Sunday, February 16, 2014

um domingo diferente

Há muito tempo que lhe tinha prometido irmos tomar um café juntos. Veio o inverno, veio a chuva , o frio e os meses foram passando...
Na semana passada, a mãe telefonou-e aflita dizendo que Rui tinha saído de casa de manhã cedo e não voltara em todo o dia. Mandei-lhe uma mensagem : - Então , quando vamos ao nosso cafezinho ?
Não tive resposta. Rui foi encontrado dois dias depois em estado lastimoso, muito longe de casa, com os pés todos feridos!
Conheci-o há meses atrás, quando ambos começámos a tratar de uma cão abandonado - eu dava-lhe de comer , ele levava-o para casa e andava sempre com ele, um cão de grande porte a quem se afeiçoou muito. Rui tem esquizofrenia, uma cultura superior , uma educação e sensibilidade enormes, mas também um desajustamento com a realidade e uma incapacidade para se integrar em sociedade ou conviver com outros humanos. No entanto, sempre me aceitou e cumpriu com tudo aquilo que combinámos em relação às horas de tratar o cão , idas ao veterinário, medicação, nunca falhou.! Um dia , convidou-me para um café , eram quase horas de jantar e eu disse-lhe que ficava para outra vez. Rui é uma pessoa diferente, não liga ao que veste, tem imensos tiques, deita a correr se vê surgir alguém que não gosta, por isso poucas pessoas o aceitam .
Há dias , recebi um sms, respondendo ao meu de há uma semana atrás.
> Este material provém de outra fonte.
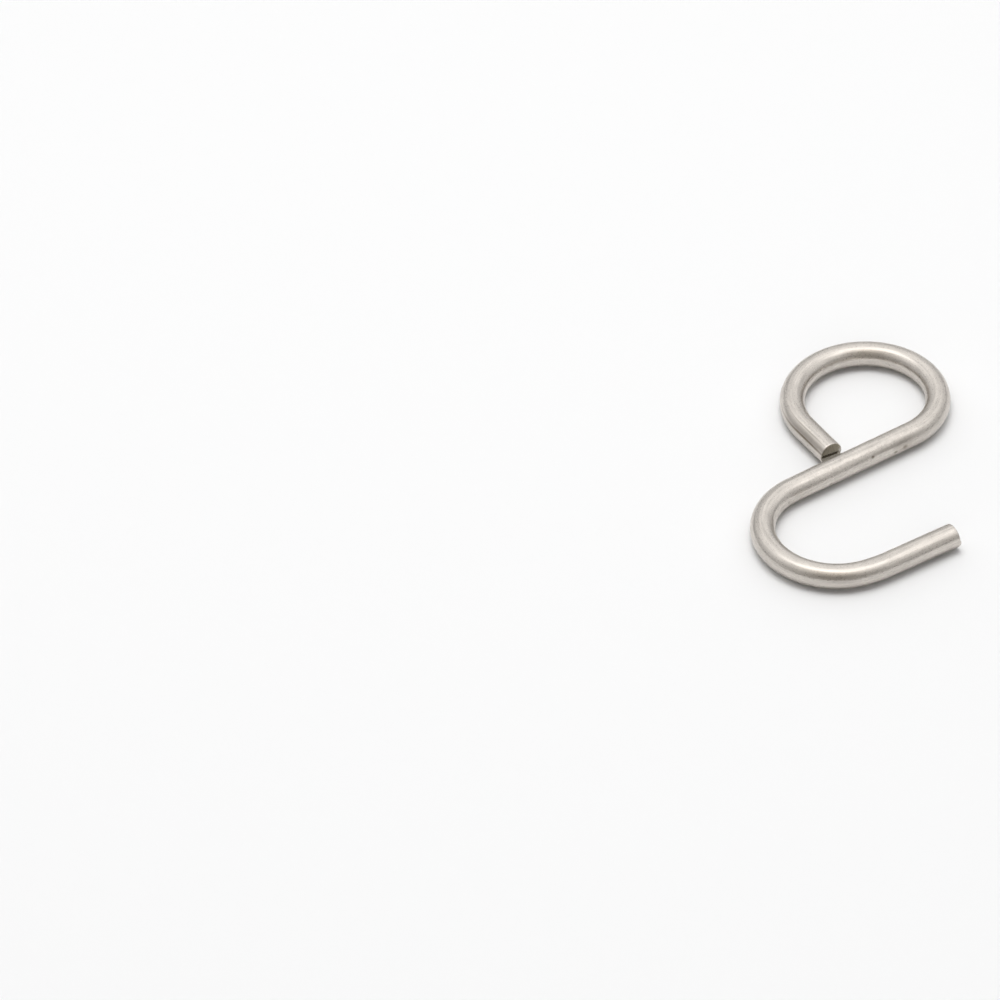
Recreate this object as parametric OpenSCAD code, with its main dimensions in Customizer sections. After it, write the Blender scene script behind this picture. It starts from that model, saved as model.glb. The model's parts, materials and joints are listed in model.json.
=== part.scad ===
// Closed-eye S hook, bent from one length of round wire, lying flat on its side.
// +Z is up and Z = 0 is the surface it lies on. The eye is at +Y and the open hook at -Y.
// The centres of the eye and the hook lie on one line along Y, the load line.

/* [Wire] */
// Diameter of the round wire
wire_d = 5; // [4:0.1:6]
// Loss of radius where the wire is drawn out round a bend
bend_thinning = 0.01; // [0.005:0.005:0.1]

/* [Eye] */
// Centre-line radius of the eye's free half, which ends at the cut end
eye_free_r = 15; // [14:0.1:16]
// Centre-line radius of the eye's other half, which runs into the shank
eye_shank_r = 13.6; // [12.8:0.1:14.6]
// Turn of the free half, from the crown of the eye to its straight end
eye_free_turn = 134; // [128:0.5:138]
// Clear gap between the eye's cut end and the shank
eye_gap = 1.7; // [1.2:0.1:3]

/* [Shank] */
// Distance from the centre of the eye to the centre of the hook
centre_distance = 40.3; // [38:0.1:46]

/* [Hook] */
// Centre-line radius of the open hook
hook_r = 14; // [12:0.1:15]
// Turn of the open hook at that radius
hook_turn = 166; // [155:0.5:172]
// Larger centre-line radius, where the hook eases out into its tail
ease_r = 27; // [20:0.5:40]
// Turn of the eased stretch
ease_turn = 12.2; // [6:0.1:16]
// Length of the straight tail
tail_len = 15.6; // [10:0.1:22]

/* [Cut ends] */
// Radius lost at the rim of each cut end, which the shears rolled over
rim_drop = 0.12; // [0.05:0.01:0.3]
// Length of that rolled rim along the wire
rim_len = 0.35; // [0.1:0.05:0.6]
// Upward lean of each cut face
face_lean = 3; // [0:0.5:6]
// Height of the shears' step off the middle of the wire
step_rise = 0.1; // [-0.5:0.05:0.5]
// Tilt of the step across the face
step_tilt = 4; // [0:0.5:8]
// Depth of the face beyond the step
step_depth = 0.15; // [0.05:0.05:0.4]
// Depth of the tear along the step
tear_depth = 0.6; // [0.3:0.05:1]
// Height of the tear's mouth
tear_height = 0.45; // [0.2:0.05:0.8]
// How far past the middle of the wire the tear runs
tear_reach = 1.4; // [0.5:0.1:2]

/* [Hidden] */
$fn = 96;

wire_r = wire_d / 2;
// Where two stretches meet, the thicker reaches this far over the thinner, so that they are one solid.
lap = 0.05;
// The same reach as a turn round a bend
lap_turn = 0.2;
// Reach of a cutter, or of wire that is still to be cut, past the cut surface
over = 1;

// Point at a distance from the origin in the direction of an angle
function polar(r, angle) = r * [cos(angle), sin(angle)];

// The shank is the common tangent that crosses the load line between the eye and the hook.
hook_centre = [0, 0];
eye_centre = hook_centre + [0, centre_distance];
free_centre = eye_centre + [0, eye_shank_r - eye_free_r];
shank_lean = asin((eye_shank_r + hook_r) / centre_distance);
shank_len = centre_distance * cos(shank_lean);
shank_normal = polar(1, -shank_lean);
shank_top = eye_centre + eye_shank_r * shank_normal;

// The eye's free end runs straight at the shank and stops short of it.
free_angle = 90 + eye_free_turn;
free_start = free_centre + polar(eye_free_r, free_angle);
free_heading = free_angle + 90;
free_reach = (shank_top - free_start) * shank_normal - wire_r - eye_gap;
free_len = free_reach / cos(free_heading + shank_lean);

// The hook, its eased stretch and its tail follow on, each tangent to the last.
hook_start_angle = 180 - shank_lean;
ease_angle = hook_start_angle + hook_turn;
ease_centre = hook_centre + polar(hook_r - ease_r, ease_angle);
tail_angle = ease_angle + ease_turn;
tail_start = ease_centre + polar(ease_r, tail_angle);
tail_heading = tail_angle + 90;
tail_end = tail_start + polar(tail_len, tail_heading);

// The hook's box, which sets the origin at the middle of its bottom face
face_rim = polar(wire_r - rim_drop, tail_heading - 90);
full_rim = polar(wire_r, tail_heading - 90) - polar(rim_len, tail_heading);
x_low = min(-eye_free_r, -hook_r) - wire_r;
x_high = max(eye_shank_r + wire_r, tail_end.x + max(face_rim.x, full_rim.x));
y_low = -hook_r - wire_r;
y_high = eye_centre.y + eye_shank_r + wire_r;
box_middle = [(x_low + x_high) / 2, (y_low + y_high) / 2];

// A stretch of wire bent about a centre, through a turn that starts at an angle. A bend that follows
// another bend is thinned twice.
module bend(centre, r, angle, turn, thinnings) {
    translate(centre)
        rotate([0, 0, angle])
            rotate_extrude(angle = turn)
                translate([r, 0])
                    circle(wire_r - thinnings * bend_thinning);
}

// A straight stretch of wire from a point along a heading, lapping over the bend behind it
module straight(start, heading, len) {
    translate(start - polar(lap, heading))
        rotate([0, 90, heading])
            cylinder(h = lap + len, r = wire_r);
}

// What a cut end has lost, placed at the end's middle with X pointing out of the wire: all that lies
// past its face, the rolled rim, the part of the face beyond the shears' step, and the tear along it
module end_loss(roll) {
    rotate([0, -face_lean, 0]) {
        translate([0, -wire_d, -wire_d])
            cube(2 * wire_d);
        rotate([0, 90, 0])
            rotate_extrude()
                polygon([
                    [wire_r - 2 * rim_drop, rim_len],
                    [wire_r + over, rim_len],
                    [wire_r + over, -2 * rim_len],
                    [wire_r + rim_drop, -2 * rim_len]
                ]);
        rotate([roll - step_tilt, 0, 0]) {
            translate([-step_depth, -wire_d, step_rise - wire_d])
                cube([wire_d, 2 * wire_d, wire_d]);
            translate([0, tear_reach, step_rise])
                rotate([90, 0, 0])
                    linear_extrude(wire_d + tear_reach)
                        polygon([
                            [over, 0],
                            [-tear_depth, 0],
                            [-step_depth, -tear_height],
                            [over, -tear_height]
                        ]);
        }
    }
}

// A straight stretch that ends in a rolled and sheared face. The face beyond the step is the lower
// part with roll at 0 and the upper part with roll at 180, as on the other half of the same cut.
module cut_straight(start, heading, len, roll) {
    difference() {
        straight(start, heading, len + over);
        translate(start + polar(len, heading))
            rotate([0, 0, heading])
                end_loss(roll);
    }
}

// The whole hook: cut end, eye, shank, open hook and tail in one piece
module s_hook() {
    color("silver")
        translate([-box_middle.x, -box_middle.y, wire_r]) {
            cut_straight(free_start, free_heading, free_len, 0);
            bend(free_centre, eye_free_r, 90 - lap_turn, eye_free_turn + lap_turn, 1);
            bend(eye_centre, eye_shank_r, -shank_lean, 90 + shank_lean, 2);
            straight(shank_top, 270 - shank_lean, shank_len + lap);
            bend(hook_centre, hook_r, hook_start_angle, hook_turn + lap_turn, 1);
            bend(ease_centre, ease_r, ease_angle, ease_turn, 2);
            cut_straight(tail_start, tail_heading, tail_len, 180);
        }
}

s_hook();
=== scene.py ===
"""An S hook of satin stainless wire, with a nearly closed eye, lying on a white table."""
import json
import math

import bmesh
import bpy
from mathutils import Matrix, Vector, noise


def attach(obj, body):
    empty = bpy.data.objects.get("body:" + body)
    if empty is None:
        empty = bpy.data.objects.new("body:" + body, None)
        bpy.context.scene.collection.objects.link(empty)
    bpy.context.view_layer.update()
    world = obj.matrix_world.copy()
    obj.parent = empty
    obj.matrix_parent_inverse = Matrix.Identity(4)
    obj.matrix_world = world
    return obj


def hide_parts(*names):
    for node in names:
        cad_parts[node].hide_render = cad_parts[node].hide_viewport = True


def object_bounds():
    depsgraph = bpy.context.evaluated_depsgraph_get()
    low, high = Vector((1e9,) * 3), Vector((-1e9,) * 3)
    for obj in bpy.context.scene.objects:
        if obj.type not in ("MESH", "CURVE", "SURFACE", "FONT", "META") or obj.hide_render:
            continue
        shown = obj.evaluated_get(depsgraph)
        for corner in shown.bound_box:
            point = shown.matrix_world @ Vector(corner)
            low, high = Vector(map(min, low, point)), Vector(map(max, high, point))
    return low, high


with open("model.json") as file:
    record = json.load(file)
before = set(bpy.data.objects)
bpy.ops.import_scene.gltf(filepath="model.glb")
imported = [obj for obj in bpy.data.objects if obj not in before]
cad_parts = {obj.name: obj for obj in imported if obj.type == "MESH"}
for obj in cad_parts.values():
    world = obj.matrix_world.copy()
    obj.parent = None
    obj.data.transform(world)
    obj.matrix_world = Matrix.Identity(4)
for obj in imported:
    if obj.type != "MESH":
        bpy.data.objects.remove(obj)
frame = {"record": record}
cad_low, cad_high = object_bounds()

MM = 0.001
UP = Vector((0.0, 0.0, 1.0))

# The wire's path, with the same driving dimensions as the CAD solid
WIRE_R = cad_high.z / 2
EYE_FREE_R = 15.0 * MM
EYE_SHANK_R = 13.6 * MM
EYE_FREE_TURN = math.radians(134)
EYE_GAP = 1.7 * MM
CENTRE_DISTANCE = 40.3 * MM
HOOK_R = 14.0 * MM
HOOK_TURN = math.radians(166)
EASE_R = 27.0 * MM
EASE_TURN = math.radians(12.2)
TAIL_LEN = 15.6 * MM
SHANK_LEAN = math.asin((EYE_SHANK_R + HOOK_R) / CENTRE_DISTANCE)
SHANK_LEN = CENTRE_DISTANCE * math.cos(SHANK_LEAN)

# The cut ends. The rim loses a hair more than the CAD solid's, because it is round where that one is flat.
RIM_DROP = 0.135 * MM
RIM_LEN = 0.35 * MM
FACE_LEAN = math.radians(3)
STEP_RISE = 0.1 * MM
STEP_TILT = math.radians(4)
STEP_DEPTH = 0.15 * MM
STEP_EDGE = 0.08 * MM
# The tear runs along the step, from just inside the rim to where it fades out short of the burr.
TEAR_DEPTH = 0.6 * MM
TEAR_HEIGHT = 0.45 * MM
TEAR_FROM = -2.25 * MM
TEAR_REACH = 1.4 * MM
TEAR_FADE = 0.3 * MM
# A burr stands off the face by the tear's end, with a painted glint that fades out past its width, and the
# whole face is a little rough.
BURR_ACROSS = 2.0 * MM
BURR_RISE = 0.45 * MM
BURR_WIDTH = 0.3 * MM
BURR_HEIGHT = 0.12 * MM
BURR_FADE = 1.5
FACE_ROUGHNESS = 0.04 * MM
FACE_GRAIN = 0.25 * MM
FACE_GRAIN_STRETCH = 0.3

# Loss of width where the wire is drawn out round its bends
BEND_THINNING = 0.02 * MM

# Grid of the swept surface
RING_SPACING = 0.42 * MM
AROUND = 192
RIM_RINGS = 5
FACE_COLUMNS = 48
END_LEN = 1.2 * MM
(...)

Ok, está combinado para domingo, vamos passear e se não pode andar por causa dos pés feridos , passo à sua porta e vamos a Sintra, que o Rui gosta. Pediu licença para entrar no carro e sentou-se à frente, ao meu lado. Vinha a comer biscoitos. Fomos directos à Sapa, beber café. Decerto não o teriam deixado entrar se fosse sozinho. Mas a senhora por detrás do balcão olhou para ele e para mim e serviu as duas bicas, sem mais comentários.
Seguimos serra acima, parando nos fontanários, junto  dos parques, do arvoredo que o encanta. Estamos em Colares, vamos ver o mar, Rui? Podemos ir , mas gosto mais das árvores. Continuámos até às Azenhas do Mar e regressámos pela outra estrada até Sintra de novo, tempo ainda para ir a Santa Eufémia, cheia de arvoredo e uma vista deslumbrante sobre toda a costa. Fomos sempre conversando, um diálogo nem sempre fácil e coerente, claro.
A tarde estava a terminar e chegámos a casa. Vou só buscar umas maçãs lá da aldeia, como o Rui gosta, sem pesticidas nem químicos, com sabor. À despedida disse-me que gostara muito e que tinhamos de ir mais vezes passear a Sintra. Fiquei feliz por ele, por ter passado uma tarde tranquila. Mas fico a pensar nos dias futuros, na falta de tratamento adequado que ele rejeita, nos problemas que a mãe tem tido com este filho que vai para os quarenta anos. Como lidar? Como tratar ? Que ao menos hoje, tenha uma noite descansada. Amanhã é um novo dia !

6 comments:

Fê blue bird said...

Ser diferente num mundo insensível é muito complicado.
Mas há sempre alguém que sabe ver para além do inevitável. Gostei!

beijinho

greentea said...

Olá Fê
ele ficou tão contente, tão agradecido que dá gosto voltar a combinar outro passeio com o Rui !!
beijinhos para ti

Lilá(s) said...

O Rui teve sorte, encontrou-te!
Bjs

greentea said...

lilás
pois,,,e elel ficou melhor depois do passeio !! bjs

Justine said...

Uma bela e inquietante história. Bela a tua compreensão, inquietante o futuro desse jovem...

greentea said...

justine
hoje encontrei-o por aqui a passear, está melhor , ficou a conversar comigo e tinha um brilho novo nos olhos!
Já começou o tratamento .
Vamos dar-lhe força para ele levar tudo até ao fim !!